Signed-off-by: Gwendal Grignou <gwendal@xxxxxxxxxxxx>
---
btt/dip_rb.c | 4 ++--
1 file changed, 2 insertions(+), 2 deletions(-)
diff --git a/btt/dip_rb.c b/btt/dip_rb.c
index 2aa7ffc..6efef6c 100644
--- a/btt/dip_rb.c
+++ b/btt/dip_rb.c
@@ -57,7 +57,7 @@ struct io *rb_find_sec(struct rb_root *root, __u64 sec)

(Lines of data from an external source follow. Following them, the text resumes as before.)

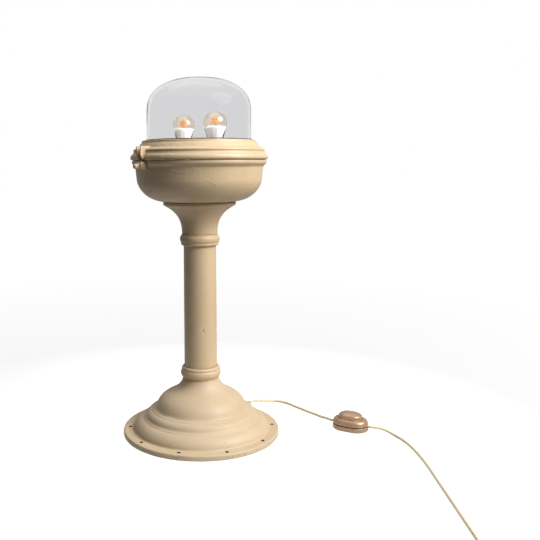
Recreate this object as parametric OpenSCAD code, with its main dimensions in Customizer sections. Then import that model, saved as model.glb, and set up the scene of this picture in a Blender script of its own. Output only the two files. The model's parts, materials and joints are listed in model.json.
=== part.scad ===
// Railway post lamp: a cast iron foot, column and bowl under a hinged ring with a glass dome.
// Millimetres, +Z up, origin on the floor at the column's axis. The catch is at -Y, the hinge
// at +Y, and the two bulbs stand along X.

/* [Foot] */
// Radius of the drilled flange
flange_r = 148; // [130:1:180]
// Thickness of the flange
flange_t = 10; // [8:0.5:11]
// Number of holes in the flange
hole_count = 10; // [6:1:12]
// Diameter of a flange hole
hole_d = 5.5; // [4:0.5:8]
// Distance from the flange's edge to the circle of its holes
hole_inset = 12; // [8:0.5:13.5]
// Width of the flange outside the bell
flange_land = 20; // [18:0.5:26]
// Height of the bell's top above the floor
bell_h = 104; // [94:1:130]
// How far the bell's top stands out past the column
bell_top_out = 3.2; // [2:0.1:5]
// Casting wall of the bell, measured along one axis
bell_wall = 7.5; // [6:0.5:9]

/* [Column] */
// Outer diameter of the column tube
column_d = 62.6; // [56:0.2:80]
// Wall of the column tube
column_wall = 4; // [3:0.5:6]
// Length of column that shows between the collars
column_h = 230; // [120:1:600]
// Height of a collar
collar_h = 22; // [20:0.5:30]
// How far a collar's large bead stands out past the column
bead_out = 7.1; // [6:0.1:10]
// How far a collar's small bead stands out past the column
small_bead_out = 5.4; // [4.6:0.1:8]

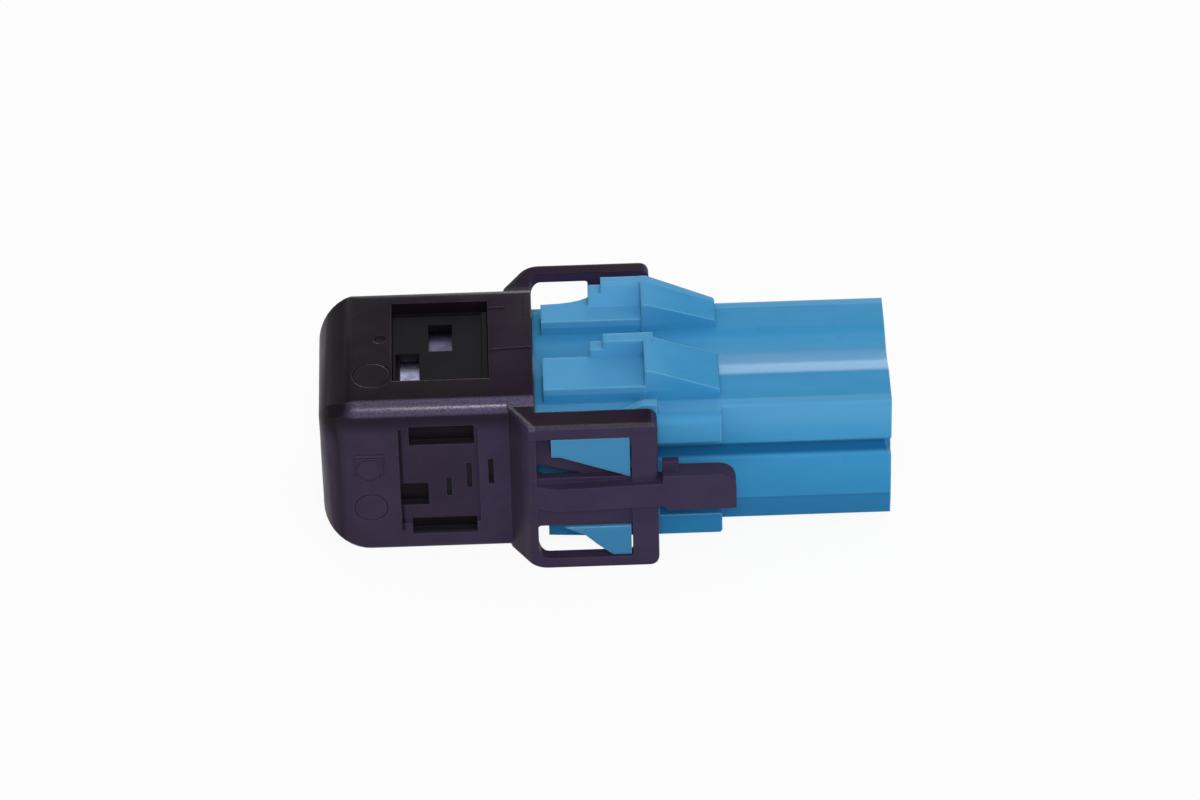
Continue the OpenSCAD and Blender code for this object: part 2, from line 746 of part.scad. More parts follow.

__iop = rb_entry(n, struct io, rb_node);
if (sec < BIT_START(__iop))
n = n->rb_left;
- else if (sec >= BIT_END(__iop))
+ else if (sec > BIT_START(__iop))
n = n->rb_right;
else
return __iop;
@@ -82,7 +82,7 @@ void rb_foreach(struct rb_node *n, struct io *iop,
}
if (iop_s < this_s)
rb_foreach(n->rb_left, iop, fnc, head);
- if (this_e < iop_e)
+ if ((this_e < iop_e) || (this_s < iop_s))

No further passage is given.